> TASK REQUIREMENTS: Retype everything from the line that contains "bpy.context.scene.collection.objects.link(empty)" down to the line that contains "return material", inclusive, without altering or adding anything.

────────────────────

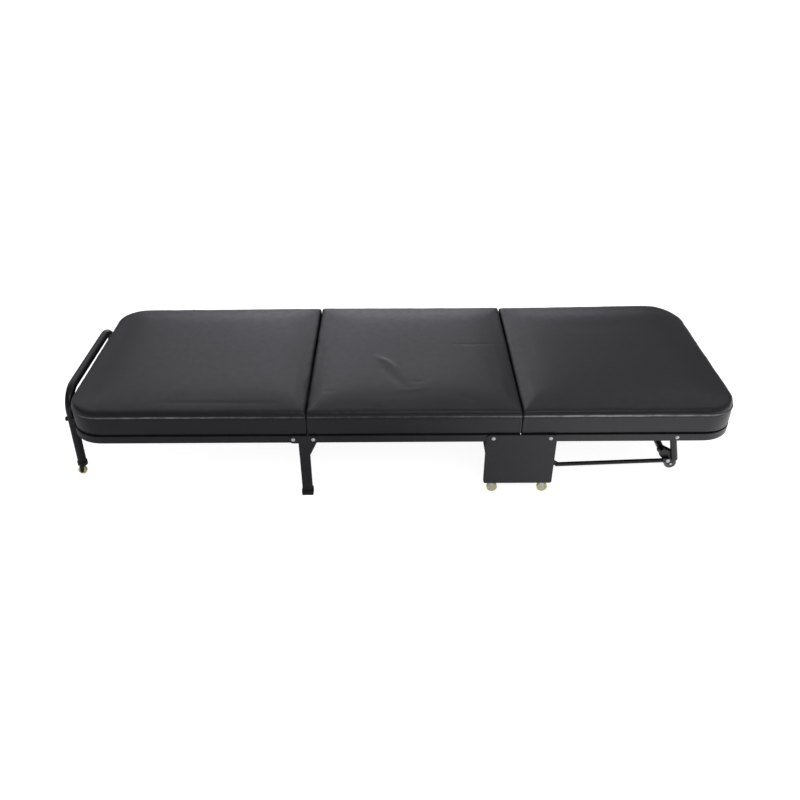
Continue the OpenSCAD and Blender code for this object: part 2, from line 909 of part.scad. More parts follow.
// Rubber boot on the leg's foot
module leg_foot() {
    color("#0c0c0c")
        difference() {
            translate([x_leg_mid, leg_d / 2 - plate_inner, 0])
                linear_extrude(foot_sole + foot_up)
                    rounded_2d(
                        -leg_w / 2 - foot_wall, leg_w / 2 + foot_wall, leg_d + 2 * foot_wall,
                        foot_wall, foot_wall
                    );
            translate([leg_x0, -plate_inner, foot_sole])
                cube([leg_w, leg_d, foot_up + over]);
        }
}

module leg_foot_front() {
    leg_foot();
}

module leg_foot_back() {
    on_side(true)
        leg_foot();
}

// Turns the upright loop about its bolts so that its feet lean out
module lean_loop() {
    translate([x_loop, 0, pivot_z])
        rotate([0, loop_lean, 0])
            children();
}

// Solid run of the loop's tube
module loop_run(r, extra) {
    for (side = [0, 1])
        mirror([0, side, 0]) {
            translate([0, loop_y, -loop_drop - extra])
                cylinder(r = r, h = loop_drop + extra + loop_rise - loop_bend_r);
            translate([0, loop_y - loop_bend_r, loop_rise - loop_bend_r])
                rotate([90, 0, 90])
                    rotate_extrude(angle = 90)
                        translate([loop_bend_r, 0])
                            circle(r = r);
        }
    translate([0, 0, loop_rise])
        bar_y(r, loop_bend_r - loop_y, loop_y - loop_bend_r);
}

module end_loop() {
    color("#0e0e0f")
        difference() {
            lean_loop()
                difference() {
                    loop_run(loop_r, 0);
                    loop_run(loop_r - loop_wall, over);
                }
            for (s = [-1, 1])
                translate([x_loop - 2 * loop_r, s * loop_y, pivot_z])
                    rotate([0, 90, 0])
                        cylinder(r = bolt_r + pin_gap, h = 4 * loop_r);
        }
}

// Saddles between the loop's legs and the end rail
module loop_pads() {
    color("#161617")
        difference() {
            for (s = [-1, 1])
                translate([x_loop, s * loop_y - pad_s / 2, pivot_z - rail_s / 2])
                    cube([loop_r + pad_t + rail_s / 2, pad_s, rail_s]);
            translate([x_head, 0, pivot_z])
                mirror([1, 0, 0])
                    frame_run(rail_s, rail_end_gap - head_over, head_l, [], bar_s);
            lean_loop()
                for (s = [-1, 1])
                    translate([0, s * loop_y, -pad_s])
                        cylinder(r = loop_r, h = 2 * pad_s);
            for (s = [-1, 1])
                translate([x_loop, s * loop_y, pivot_z])
                    rotate([0, 90, 0])
                        cylinder(r = bolt_r + pin_gap, h = 2 * loop_r + rail_s);
        }
}

nut_h = bolt_r * hex_h_share;
nut_r = bolt_r * hex_share;
// The nut sits on the inside of the bend, where its outer edge meets the rail
bend_inner_r = corner_r - rail_s;
nut_reach = max(0, loop_y + nut_r - (rail_face - corner_r));
nut_x = x_head_end + corner_r - sqrt(bend_inner_r * bend_inner_r - nut_reach * nut_reach);

// Hexagon bolts through the loop, the saddles and the end rail
module loop_bolts() {
    lean_gap = nut_r * sin(loop_lean);
    bolt_l = nut_x + nut_h + rim - x_loop + loop_r + lean_gap;
    color("#b9bbbd")
        for (s = [-1, 1])
            translate([x_loop - loop_r - lean_gap, s * loop_y, pivot_z])
                rotate([0, 90, 0]) {
                    translate([0, 0, -nut_h])
                        cylinder(r = nut_r, h = nut_h, $fn = 6);
                    cylinder(r = bolt_r, h = bolt_l);
                }
}

module loop_nuts() {
    color("#b9bbbd")
        for (s = [-1, 1])
            translate([nut_x, s * loop_y, pivot_z])
                rotate([0, 90, 0])
                    difference() {
                        cylinder(r = nut_r, h = nut_h, $fn = 6);
                        translate([0, 0, -over])
                            cylinder(r = bolt_r + pin_gap, h = nut_h + 2 * over);
                    }
}

// Plastic ends on the loop's legs, with a boss inside the tube that takes the caster's pin
module loop_ferrules() {
    boss_r = loop_r - loop_wall - pin_gap;
    color("#101011")
        for (s = [-1, 1])
            difference() {
                lean_loop()
                    translate([0, s * loop_y, -loop_drop])
                        difference() {
                            translate([0, 0, -ferrule_wall])
                                cylinder(r = loop_r + ferrule_wall, h = ferrule_wall + ferrule_up);
                            difference() {
                                cylinder(r = loop_r, h = ferrule_up + over);
                                cylinder(r = boss_r, h = ferrule_up);
                            }
                        }
                translate([x_loop_foot, s * loop_y, 0])
                    cylinder(r = caster_pin_r + pin_gap, h = pivot_z);
            }
}

arm_foot_z = 2 * wheel_r + arm_wheel_gap;

// Tube across the foot section that the wheel leg turns on
module wheel_leg_pivot_tube() {
    tube_end = rail_inner - side_gap;
    color("#19191a")
        translate([x_wheel_leg, 0, pivot_z])
            difference() {
                bar_y(arm_r, -tube_end, tube_end);
                bar_y(rivet_r + pin_gap, -tube_end - over, tube_end + over);
            }
}

// One splayed arm, coped to sit against the pivot tube
module wheel_leg_arm() {
    color("#19191a")
        difference() {
            translate([x_wheel_leg, -arm_y, 0])
                bar_xz(arm_r, arm_top_x, pivot_z, arm_foot_x, arm_foot_z);
            translate([x_wheel_leg, 0, pivot_z])
                bar_y(arm_r, -rail_inner, 0);
        }
}

module wheel_leg_arm_front() {
    wheel_leg_arm();
}

module wheel_leg_arm_back() {
    on_side(true)
        wheel_leg_arm();
}

// Lower tube between the two wheel brackets
module wheel_leg_cross_tube() {
    stay_end = bracket_outer - bracket_t;
    color("#19191a")
        translate([x_wheel_leg + stay_x, 0, stay_z])
            difference() {
                bar_y(arm_r, -stay_end, stay_end);
                bar_y(arm_r - rail_wall, -stay_end - over, stay_end + over);
            }
}

// Outline that takes in the cross tube, the arm's foot, the rod's pin and the wheel's axle
module bracket_2d() {
    hull() {
        translate([stay_x, stay_z])
            circle(r = arm_r + bracket_t, $fn = 32);
        translate([arm_foot_x - arm_r / 2, arm_foot_z + arm_r / 2])
            circle(r = arm_r, $fn = 32);
        translate([wheel_x, wheel_r])
            circle(r = axle_r + bracket_t, $fn = 32);
        translate([link_x, pivot_z - link_drop])
            circle(r = eye_r, $fn = 32);
    }
}

// Outer and inner bracket plates on either side of one wheel
module wheel_bracket() {
    color("#19191a")
        translate([x_wheel_leg, 0, 0])
            difference() {
                union() {
                    plate_xz(-bracket_outer, bracket_t - bracket_outer)
                        bracket_2d();
                    plate_xz(-bracket_inner, bracket_t - bracket_inner)
                        bracket_2d();
                }
                translate([0, -arm_y, 0])
                    bar_xz(arm_r, arm_top_x, pivot_z, arm_foot_x, arm_foot_z);
                translate([wheel_x, 0, wheel_r])
                    bar_y(axle_r + pin_gap, -bracket_outer - over, over + bracket_t - bracket_inner);
                translate([stay_x, 0, stay_z])
                    bar_y(arm_r, bracket_t - bracket_outer, over + bracket_t - bracket_inner);
                translate([link_x, 0, pivot_z - link_drop])
                    bar_y(rod_pin_r + pin_gap, -bracket_outer - over, bracket_t - bracket_outer + over);
            }
}

module wheel_bracket_front() {
    wheel_bracket();
}

module wheel_bracket_back() {
    on_side(true)
        wheel_bracket();
}

// Pivot bolts through the foot section's rails into the pivot tube
module wheel_leg_bolts() {
    reach = 2 * rail_s;
    dome_r = (rivet_head_r * rivet_head_r + rivet_head_h * rivet_head_h) / (2 * rivet_head_h);
    color("#d8dadb")
        on_both_sides()
            translate([x_wheel_leg, -rail_face - side_gap, pivot_z]) {
                intersection() {
                    translate([0, dome_r - rivet_head_h, 0])
                        sphere(r = dome_r);
                    bar_y(rivet_head_r, -rivet_head_h, 0);
                }
                bar_y(rivet_r, -rivet_head_h / 2, reach);
            }
}

// Axles with a cap outside each outer bracket
module wheel_axles() {
    color("#c9cbcd")
        on_both_sides()
            translate([x_wheel_leg + wheel_x, 0, wheel_r]) {
                bar_y(axle_r, -bracket_outer, bracket_t - bracket_inner);
                bar_y(axle_r + rim, bracket_t - bracket_inner, bracket_t - bracket_inner + rim);
            }
}

module leg_wheel() {
    color("#55565a")
        translate([x_wheel_leg + wheel_x, -wheel_y, wheel_r])
            wheel(wheel_r, wheel_w, axle_r + pin_gap);
}

module leg_wheel_front() {
    leg_wheel();
}

module leg_wheel_back() {
    on_side(true)
        leg_wheel();
}

box_plate_front();
box_plate_back();
box_cross_tubes();
link_lugs();
link_lug_pins();
box_rivets();
caster_plates();
box_caster_fork(0);  // box_caster_fork_1
box_caster_fork(1);  // box_caster_fork_2
box_caster_fork(2);  // box_caster_fork_3
box_caster_fork(3);  // box_caster_fork_4
box_caster_wheel(0);  // box_caster_wheel_1
box_caster_wheel(1);  // box_caster_wheel_2
box_caster_wheel(2);  // box_caster_wheel_3
box_caster_wheel(3);  // box_caster_wheel_4
middle_frame();
middle_board();
middle_cushion();
board_screws(middle_screw_places);  // middle_board_screws
leg_tube_front();
leg_tube_back();
leg_plate_front();
leg_plate_back();
leg_cross_tube();
leg_foot_front();
leg_foot_back();
leg_rivets();
head_frame();
head_board();
head_cushion();
board_screws(head_screw_places);  // head_board_screws
end_loop();
loop_pads();
loop_bolts();
loop_nuts();
loop_ferrules();
loop_caster_fork(0);  // loop_caster_fork_1
loop_caster_fork(1);  // loop_caster_fork_2
loop_caster_wheel(0);  // loop_caster_wheel_1
loop_caster_wheel(1);  // loop_caster_wheel_2
foot_frame();
foot_board();
foot_cushion();
board_screws(foot_screw_places);  // foot_board_screws
wheel_leg_pivot_tube();
wheel_leg_arm_front();
wheel_leg_arm_back();
wheel_leg_cross_tube();
wheel_bracket_front();
wheel_bracket_back();
wheel_leg_bolts();
wheel_axles();
link_end_pins();
leg_wheel_front();
leg_wheel_back();
link_rod_front();
link_rod_back();
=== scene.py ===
import json
import math

import bmesh
import bpy
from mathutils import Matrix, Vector, noise
from mathutils.bvhtree import BVHTree


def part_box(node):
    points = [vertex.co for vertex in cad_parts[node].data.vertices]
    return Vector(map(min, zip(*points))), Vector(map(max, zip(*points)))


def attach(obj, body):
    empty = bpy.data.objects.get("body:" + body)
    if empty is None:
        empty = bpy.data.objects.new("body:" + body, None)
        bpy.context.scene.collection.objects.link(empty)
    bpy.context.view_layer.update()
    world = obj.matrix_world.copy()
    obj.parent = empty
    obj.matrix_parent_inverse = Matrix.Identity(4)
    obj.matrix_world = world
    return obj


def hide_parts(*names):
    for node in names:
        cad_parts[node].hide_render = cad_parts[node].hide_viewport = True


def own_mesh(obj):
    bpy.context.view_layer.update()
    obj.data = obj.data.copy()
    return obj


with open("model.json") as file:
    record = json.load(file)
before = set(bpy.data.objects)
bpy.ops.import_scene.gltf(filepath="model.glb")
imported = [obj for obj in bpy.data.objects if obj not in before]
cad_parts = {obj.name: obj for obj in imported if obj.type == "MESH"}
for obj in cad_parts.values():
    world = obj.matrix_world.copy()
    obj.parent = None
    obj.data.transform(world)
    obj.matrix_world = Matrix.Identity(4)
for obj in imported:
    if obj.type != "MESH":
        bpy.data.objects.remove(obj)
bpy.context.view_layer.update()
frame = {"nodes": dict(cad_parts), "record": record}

scene = bpy.context.scene
mm = 0.001


# Camera at the photograph's angle
camera = {"focal": 34.875, "place": (-0.0024, -2.058, 1.473), "pitch": 33.24, "yaw": -0.5}

cameraData = bpy.data.cameras.new("photoCamera")
cameraData.lens = camera["focal"]
cameraData.sensor_width = 36.0
cameraObject = bpy.data.objects.new("photoCamera", cameraData)
cameraObject.location = camera["place"]
cameraObject.rotation_euler = (math.radians(90 - camera["pitch"]), 0, math.radians(camera["yaw"]))
scene.collection.objects.link(cameraObject)
scene.camera = cameraObject
scene.view_settings.view_transform = "Standard"
print("camera ready")


# Shader values are given by the socket's name, with _ for a space
def newMaterial(name, **values):
    material = bpy.data.materials.new(name)
    material.use_nodes = True
    shader = material.node_tree.nodes["Principled BSDF"]
    for socket, value in values.items():
        shader.inputs[socket.replace("_", " ")].default_value = value
    return material


# Each link is a socket with its value, or with the output that feeds it
def addNode(tree, kind, links=(), **values):
    node = tree.nodes.new(kind)
    for name, value in values.items():
        setattr(node, name, value)
    for socket, source in links:
        if hasattr(source, "node"):
            tree.links.new(source, node.inputs[socket])
        else:
            node.inputs[socket].default_value = source
    return node


def objectPoint(tree, scale=(1, 1, 1), turn=(0, 0, 0)):
    coords = addNode(tree, "ShaderNodeTexCoord")
    mapping = addNode(tree, "ShaderNodeMapping", [("Vector", coords.outputs["Object"])])
    mapping.inputs["Scale"].default_value = scale
    mapping.inputs["Rotation"].default_value = turn
    return mapping.outputs["Vector"]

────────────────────

> EXERCISE ANSWER:
        bpy.context.scene.collection.objects.link(empty)
    bpy.context.view_layer.update()
    world = obj.matrix_world.copy()
    obj.parent = empty
    obj.matrix_parent_inverse = Matrix.Identity(4)
    obj.matrix_world = world
    return obj


def hide_parts(*names):
    for node in names:
        cad_parts[node].hide_render = cad_parts[node].hide_viewport = True


def own_mesh(obj):
    bpy.context.view_layer.update()
    obj.data = obj.data.copy()
    return obj


with open("model.json") as file:
    record = json.load(file)
before = set(bpy.data.objects)
bpy.ops.import_scene.gltf(filepath="model.glb")
imported = [obj for obj in bpy.data.objects if obj not in before]
cad_parts = {obj.name: obj for obj in imported if obj.type == "MESH"}
for obj in cad_parts.values():
    world = obj.matrix_world.copy()
    obj.parent = None
    obj.data.transform(world)
    obj.matrix_world = Matrix.Identity(4)
for obj in imported:
    if obj.type != "MESH":
        bpy.data.objects.remove(obj)
bpy.context.view_layer.update()
frame = {"nodes": dict(cad_parts), "record": record}

scene = bpy.context.scene
mm = 0.001


# Camera at the photograph's angle
camera = {"focal": 34.875, "place": (-0.0024, -2.058, 1.473), "pitch": 33.24, "yaw": -0.5}

cameraData = bpy.data.cameras.new("photoCamera")
cameraData.lens = camera["focal"]
cameraData.sensor_width = 36.0
cameraObject = bpy.data.objects.new("photoCamera", cameraData)
cameraObject.location = camera["place"]
cameraObject.rotation_euler = (math.radians(90 - camera["pitch"]), 0, math.radians(camera["yaw"]))
scene.collection.objects.link(cameraObject)
scene.camera = cameraObject
scene.view_settings.view_transform = "Standard"
print("camera ready")


# Shader values are given by the socket's name, with _ for a space
def newMaterial(name, **values):
    material = bpy.data.materials.new(name)
    material.use_nodes = True
    shader = material.node_tree.nodes["Principled BSDF"]
    for socket, value in values.items():
        shader.inputs[socket.replace("_", " ")].default_value = value
    return material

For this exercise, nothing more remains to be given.